Q: What Lexile score should a 9th grader be reading at? A: A 9th grader reading at grade level is typically in the 1050 to 1260L Lexile range. Students at the lower end of this range can handle most standard 9th Grade assignments, while students at the upper end are well-prepared for honors and AP coursework.

Q: How fast should a 9th grader read? A: A typical 9th grader reads silently at about 195 to 245 words per minute. Reading speed alone is not a measure of comprehension, but students who read significantly slower than this range may benefit from fluency practice with grade-level texts.

Q: Is Romeo and Juliet appropriate for 9th Grade? A: Yes, Romeo and Juliet is one of the most widely taught texts in 9th Grade English across the United States. Its themes of young love, family conflict, and tragedy resonate with high school freshmen, and the poetic language provides rich material for vocabulary study and literary analysis.

Q: Can I use this tool to check student essays? A: Yes. Paste the essay text into the checker to see whether the student's writing matches 9th Grade complexity expectations. Keep in mind that readability formulas measure sentence and word complexity, not the quality of ideas or argumentation. A well-argued essay with clear, direct sentences may score slightly below the target range even if the thinking is sophisticated.

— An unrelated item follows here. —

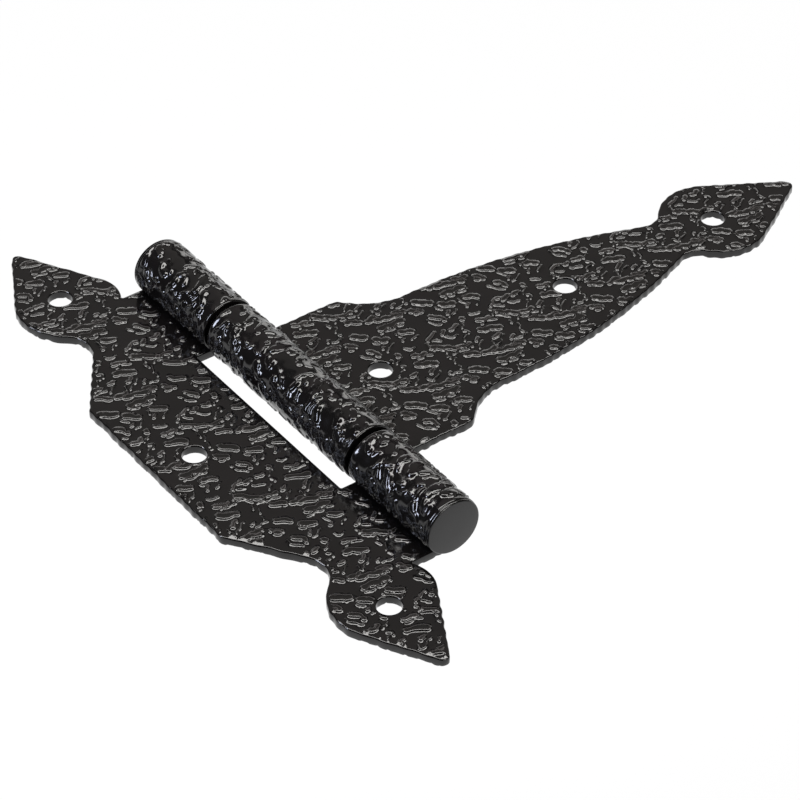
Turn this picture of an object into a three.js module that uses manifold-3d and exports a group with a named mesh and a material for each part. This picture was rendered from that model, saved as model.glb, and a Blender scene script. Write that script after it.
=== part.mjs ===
// Ornamental tee hinge, lying open and flat with its front up.
// Millimetres. X runs along the pin, Y from the pin towards the tip of the strap, Z out of the front.
// The origin is on the back plane, under the pin's axis, half way along the barrel.

import * as THREE from 'three';
import { mergeVertices } from 'three/addons/utils/BufferGeometryUtils.js';
import Module from 'manifold-3d';

const wasm = await Module();
wasm.setup();

// ---------------------------------------------------------------- driving dimensions

const SHEET_THICKNESS = 3.175;
const SCREW_HOLE_DIAMETER = 7.94;

// Pin
const PIN_DIAMETER = 12.7;
const PIN_CLEARANCE = 0.08;
const PIN_CHAMFER = 0.8;
const PIN_END_GAP = 0.3;

// Barrel
const CENTRE_KNUCKLE_LENGTH = 76;
const KNUCKLE_GAP = 2.1;
const END_KNUCKLE_LENGTH = 40.3;
const SEAM_GAP = 0.3;
const SLOT_WIDTH = 2.9;

// End caps
const CAP_SEAT_GAP = 0.1;
const CAP_RIM_HEIGHT = 0.5;
const CAP_BEVEL_WIDTH = 0.7;
const CAP_BEVEL_HEIGHT = 0.35;
const CAP_DOME_HEIGHT = 0.25;
const SPIGOT_LENGTH = 7;
const SPIGOT_CLEARANCE = 0.08;

// Fixed leaf: depths are measured away from the pin's axis
const LEAF_DEPTH = 54.9;
const LEAF_BOTTOM_HALF_WIDTH = 37.4;
const LEAF_BOTTOM_RADIUS = 2.5;
const LEAF_SHOULDER_DEPTH = 15.3;
const LEAF_SHOULDER_RADIUS = 0.4;
const MIDDLE_HOLE_MARGIN = 15;
const FINIAL_HOLE_OFFSET = 11.65;
const FINIAL_HOLE_DEPTH = 31.7;

// Finial at each end of the fixed leaf. Its corners are x, y from its screw hole and a radius.
const LEAF_FINIAL = [
  [-4.5, 20, 12.5], // hollow beside the knuckle
  [31.1, 0, 2.3], // tip
  [-6.8, -20.9, 18.6], // outer cheek
  [-24.2, -3.4, 9.1], // hollow behind the finial
  [-31.7, -7.4, 5.1], // shoulder where the bottom edge starts
];

// Strap: reaches are measured away from the pin's axis
const STRAP_REACH = 205.8;
const STRAP_TIP_RADIUS = 2.7;
const STRAP_ROOT_REACH = 40;
const STRAP_ROOT_RADIUS = 5.5;
const ROOT_HOLLOW_LENGTH = 10.5;
const ROOT_HOLLOW_HALF_WIDTH = 27.2;
const ROOT_HOLLOW_RADIUS = 23.8;
const ROOT_HOLE_REACH = 31.2;
const STRAP_HOLE_SPACING = 62.9;
const TIP_HOLE_MARGIN = 37;

// Taper and tip finial of the strap. Its corners are x, y from the tip's screw hole and a radius.
const STRAP_FINIAL = [
  [27.6, -67.4, 215], // belly of the taper
  [8.8, -17.6, 7.7], // neck
  [23.5, -2.2, 17], // cheek
];

const FACETS_PER_TURN = 48;
const ARC_SEGMENTS = 10;
const DOME_RINGS = 3;
const ROUND_SHARE_OF_SIDE = 0.98;

// ---------------------------------------------------------------- sizes that follow from them

const pinRadius = PIN_DIAMETER / 2;
const boreRadius = pinRadius + PIN_CLEARANCE;
const barrelRadius = boreRadius + SHEET_THICKNESS;
const pinHeight = barrelRadius;
const centreHalf = CENTRE_KNUCKLE_LENGTH / 2;
const slotHalf = centreHalf + KNUCKLE_GAP;
const slotDepth = barrelRadius + SLOT_WIDTH;
const barrelHalf = slotHalf + END_KNUCKLE_LENGTH;
const finialHoleX = barrelHalf + FINIAL_HOLE_OFFSET;
const tipHoleReach = STRAP_REACH - TIP_HOLE_MARGIN;

// Each plate runs on to its foot, close under the pin, and its knuckles are rolled from there.
const facetAngle = (2 * Math.PI) / FACETS_PER_TURN;
const footReach = barrelRadius * Math.tan(facetAngle / 2);

const leafHoles = [
  [finialHoleX, -FINIAL_HOLE_DEPTH],
  [0, MIDDLE_HOLE_MARGIN - LEAF_DEPTH],
  [-finialHoleX, -FINIAL_HOLE_DEPTH],
];
const strapHoles = [
  [0, ROOT_HOLE_REACH],
  [0, tipHoleReach - STRAP_HOLE_SPACING],
  [0, tipHoleReach],
];

// ---------------------------------------------------------------- outlines

const corner = (x, y, radius = 0) => ({ point: new THREE.Vector2(x, y), radius });
const mirrored = ({ point, radius }) => corner(-point.x, point.y, radius);
const around = ([holeX, holeY], corners) => (
  corners.map(([x, y, radius]) => corner(holeX + x, holeY + y, radius))
);

// Draws a closed anticlockwise outline. Its first two corners are sharp, the others have a radius.
// Two rounds that would meet on the side between them are shortened to share it.
function roundedShape(corners) {
  const count = corners.length;
  const side = (i, step) => corners[(i + step + count) % count].point.clone().sub(corners[i].point);
  const halfAngle = (i) => side(i, -1).angleTo(side(i, 1)) / 2;
  const wanted = corners.map(({ radius }, i) => radius / Math.tan(halfAngle(i)));
  const room = (i, step) => {
    const both = wanted[i] + wanted[(i + step + count) % count];
    return ROUND_SHARE_OF_SIDE * side(i, step).length() * wanted[i] / both;
  };

  const shape = new THREE.Shape();
  shape.moveTo(corners[0].point.x, corners[0].point.y);
  for (let i = 1; i < count; i += 1) {
    const { point, radius } = corners[i];
    if (radius === 0) {
      shape.lineTo(point.x, point.y);
    } else {
      const reach = Math.min(wanted[i], room(i, -1), room(i, 1));
      addArc(shape, point, side(i, -1).setLength(reach), side(i, 1).setLength(reach));
    }
  }
  return shape;
}

// Rounds a corner: back and ahead run from the corner to the two ends of the arc.
function addArc(shape, point, back, ahead) {
  const halfAngle = back.angleTo(ahead) / 2;
  const toCentre = back.clone().add(ahead).setLength(back.length() / Math.cos(halfAngle));
  const centre = point.clone().add(toCentre);
  const from = back.clone().sub(toCentre).angle();
  const to = ahead.clone().sub(toCentre).angle();
  const clockwise = back.cross(ahead) > 0;
  shape.absarc(centre.x, centre.y, back.length() * Math.tan(halfAngle), from, to, clockwise);
}

function plate(corners, holes) {
  const shape = roundedShape(corners);
  for (const [x, y] of holes) {
    const hole = new THREE.Path();
    hole.absarc(x, y, SCREW_HOLE_DIAMETER / 2, 0, 2 * Math.PI, true);
    shape.holes.push(hole);
  }
  return new THREE.ExtrudeGeometry(shape, {
    depth: SHEET_THICKNESS,
    bevelEnabled: false,
    curveSegments: ARC_SEGMENTS,
  });
}

// ---------------------------------------------------------------- rolled knuckles

// A point round the pin, by its angle from straight below and its distance.
function facetCorner(angle, distance) {
  return new THREE.Vector2(distance * Math.sin(angle), pinHeight - distance * Math.cos(angle));
}

// The sheet leaves the plate under the pin, goes round it and comes back down to the plate's front.
// side is -1 for the fixed leaf, whose plate is at negative y, and 1 for the strap.
// The facets touch the true circles from outside, so the lowest one lies in the back plane.
function knuckle(side, fromX, length) {
  const seamAngle = Math.acos((pinHeight - SHEET_THICKNESS - SEAM_GAP) / barrelRadius);
  const outer = [new THREE.Vector2(side * footReach, 0)];
  const inner = [new THREE.Vector2(side * footReach, SHEET_THICKNESS)];
  for (let angle = facetAngle / 2; angle <= 2 * Math.PI - seamAngle; angle += facetAngle) {
    outer.push(facetCorner(-side * angle, barrelRadius / Math.cos(facetAngle / 2)));
    inner.unshift(facetCorner(-side * angle, boreRadius / Math.cos(facetAngle / 2)));
  }
  const section = new THREE.Shape([...outer, ...inner]);
  const geometry = new THREE.ExtrudeGeometry(section, { depth: length, bevelEnabled: false });
  geometry.applyMatrix4(new THREE.Matrix4().makeBasis(
    new THREE.Vector3(0, 1, 0),
    new THREE.Vector3(0, 0, 1),
    new THREE.Vector3(1, 0, 0),
  ));
  return geometry.translate(fromX, 0, 0);
}

// ---------------------------------------------------------------- joining solids

// Coordinates are rounded off, so that faces meant to be flush with each other are flush.
function toSolid(geometry) {
  geometry.deleteAttribute('normal');
  geometry.deleteAttribute('uv');
  const merged = mergeVertices(geometry);
  return new wasm.Manifold(new wasm.Mesh({
    numProp: 3,
    vertProperties: merged.attributes.position.array.map((value) => Math.round(value * 1e4) / 1e4),
    triVerts: Uint32Array.from(merged.index.array),
  }));
}

function join(...geometries) {
  const [first, ...others] = geometries.map(toSolid);
  const mesh = others.reduce((sum, solid) => sum.add(solid), first).getMesh();
  const joined = new THREE.BufferGeometry();
  joined.setAttribute('position', new THREE.BufferAttribute(mesh.vertProperties, 3));
  joined.setIndex(new THREE.BufferAttribute(mesh.triVerts, 1));
  joined.computeVertexNormals();
  return joined;
}

// ---------------------------------------------------------------- the pieces

// Slot beside the centre knuckle, end knuckles, finials and bottom edge.
function fixedLeaf() {
  const half = [
    corner(slotHalf, -slotDepth),
    corner(slotHalf, -footReach),
    corner(barrelHalf, -footReach),
    corner(barrelHalf, -LEAF_SHOULDER_DEPTH, LEAF_SHOULDER_RADIUS),
    ...around(leafHoles[0], LEAF_FINIAL),
    corner(LEAF_BOTTOM_HALF_WIDTH, -LEAF_DEPTH, LEAF_BOTTOM_RADIUS),
  ];
  return join(
    plate([...half.map(mirrored), ...half.toReversed()], leafHoles),
    knuckle(-1, slotHalf, END_KNUCKLE_LENGTH),
    knuckle(-1, -barrelHalf, END_KNUCKLE_LENGTH),
  );
}

// Square root as wide as the centre knuckle, hollow behind it, long taper, neck and tip finial.
function strapLeaf() {
  const foot = corner(centreHalf, footReach);
  const half = [
    corner(centreHalf, STRAP_ROOT_REACH, STRAP_ROOT_RADIUS),
    corner(ROOT_HOLLOW_HALF_WIDTH, STRAP_ROOT_REACH + ROOT_HOLLOW_LENGTH, ROOT_HOLLOW_RADIUS),
    ...around([0, tipHoleReach], STRAP_FINIAL),
  ];
  const tip = corner(0, STRAP_REACH, STRAP_TIP_RADIUS);
  return join(
    plate([mirrored(foot), foot, ...half, tip, ...half.map(mirrored).toReversed()], strapHoles),
    knuckle(1, -centreHalf, CENTRE_KNUCKLE_LENGTH),
  );
}

// Turns a profile of radius and distance along the pin about the pin's axis.
function turned(profile) {
  const points = profile.map(([radius, along]) => new THREE.Vector2(radius, along));
  const geometry = new THREE.LatheGeometry(points, FACETS_PER_TURN);
  geometry.rotateZ(-Math.PI / 2);
  return geometry.translate(0, 0, pinHeight);
}

function hingePin() {
  const end = barrelHalf - SPIGOT_LENGTH - PIN_END_GAP;
  return turned([
    [0, -end],
    [pinRadius - PIN_CHAMFER, -end],
    [pinRadius, -end + PIN_CHAMFER],
    [pinRadius, end - PIN_CHAMFER],
    [pinRadius - PIN_CHAMFER, end],
    [0, end],
  ]);
}

// A spigot in the bore, a flange as wide as the knuckle, a bevelled rim and a shallow domed face.
function endCap() {
  const spigotRadius = boreRadius - SPIGOT_CLEARANCE;
  const spigotEnd = barrelHalf - SPIGOT_LENGTH;
  const seat = barrelHalf + CAP_SEAT_GAP;
  const rim = seat + CAP_RIM_HEIGHT;
  const domeRadius = barrelRadius - CAP_BEVEL_WIDTH;
  const dome = [];
  for (let ring = DOME_RINGS; ring >= 0; ring -= 1) {
    const share = ring / DOME_RINGS;
    const height = CAP_BEVEL_HEIGHT + CAP_DOME_HEIGHT * (1 - share * share);
    dome.push([domeRadius * share, rim + height]);
  }
  return turned([
    [0, spigotEnd],
    [spigotRadius, spigotEnd],
    [spigotRadius, seat],
    [barrelRadius, seat],
    [barrelRadius, rim],
    ...dome,
  ]);
}

// ---------------------------------------------------------------- assembly

function piece(name, geometry) {
  const coatedSteel = new THREE.MeshStandardMaterial({ color: '#1b1a1a', roughness: 0.4, metalness: 0 });
  const mesh = new THREE.Mesh(geometry, coatedSteel);
  mesh.name = name;
  return mesh;
}

const hinge = new THREE.Group();
hinge.add(
  piece('fixed_leaf', fixedLeaf()),
  piece('strap_leaf', strapLeaf()),
  piece('hinge_pin', hingePin()),
  piece('end_cap_near', endCap()),
  piece('end_cap_far', endCap().rotateZ(Math.PI)),
);

export default hinge;
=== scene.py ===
# %% [markdown]
# # A hammered black tee hinge
#
# The hinge is two steel leaves, a pin and two end caps. Each leaf is one sheet: a flat plate whose
# edge is rolled round the pin. The sheet is embossed with a hammered pattern of small raised worms
# and coated with black powder paint. The CAD model gives the sizes and the motion, and this script
# gives the finished surface. Sizes here are in millimetres until a mesh is made.

# %% Load the CAD model
import math

import bmesh
import bpy
import numpy as np
from mathutils import Matrix, Vector
from mathutils.geometry import delaunay_2d_cdt


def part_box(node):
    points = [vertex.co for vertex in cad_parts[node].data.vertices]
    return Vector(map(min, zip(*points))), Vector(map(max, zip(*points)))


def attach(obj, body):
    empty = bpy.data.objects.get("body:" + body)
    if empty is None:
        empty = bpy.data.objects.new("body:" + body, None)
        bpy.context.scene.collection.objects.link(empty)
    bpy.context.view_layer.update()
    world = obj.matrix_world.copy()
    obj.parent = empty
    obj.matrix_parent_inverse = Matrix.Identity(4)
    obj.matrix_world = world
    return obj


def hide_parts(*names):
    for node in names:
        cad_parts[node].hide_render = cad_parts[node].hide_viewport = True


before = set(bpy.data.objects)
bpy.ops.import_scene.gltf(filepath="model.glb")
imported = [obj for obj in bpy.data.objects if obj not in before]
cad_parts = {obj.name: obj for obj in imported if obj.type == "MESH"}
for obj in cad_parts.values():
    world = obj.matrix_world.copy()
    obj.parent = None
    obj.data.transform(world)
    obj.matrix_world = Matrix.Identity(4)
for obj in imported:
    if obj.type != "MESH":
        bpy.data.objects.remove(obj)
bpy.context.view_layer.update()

MM = 0.001


def box_mm(node):
    low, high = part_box(node)
    return low / MM, high / MM


# %% [markdown]
# ## Sizes
#
# The barrel's radius, the lengths of the knuckles and the places of the caps are read from the CAD
# boxes, so they follow the model. The outlines of the two plates are drawn again here from their
# corners, because the CAD arcs are coarse and the visible edge has to be smooth.

# %% Sizes from the CAD boxes
SHEET = 3.175
SCREW_HOLE = 7.94

_, strap_high = box_mm("strap_leaf")
pin_low, pin_high = box_mm("hinge_pin")
cap_low, cap_high = box_mm("end_cap_near")

BARREL_RADIUS = strap_high.z / 2
PIN_RADIUS = (pin_high.z - pin_low.z) / 2
BORE_RADIUS = BARREL_RADIUS - SHEET
CENTRE_HALF = strap_high.x
KNUCKLE_GAP = 2.1
END_KNUCKLE = 40.3
SLOT_HALF = CENTRE_HALF + KNUCKLE_GAP
BARREL_HALF = SLOT_HALF + END_KNUCKLE
SLOT_DEPTH = BARREL_RADIUS + 2.9
SEAM_GAP = 0.3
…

Q: What if my text scores above 9th Grade level? A: A score above the 9th Grade range does not necessarily mean the text is inappropriate. It may mean the passage uses unusually technical vocabulary or very long sentences. For classroom use, consider whether the complexity serves the learning goal. If you are writing for a 9th Grade audience, use the suggestions to bring the sentence length and vocabulary closer to the 18 to 24 words-per-sentence and 1.8 to 2.2 syllables-per-word targets.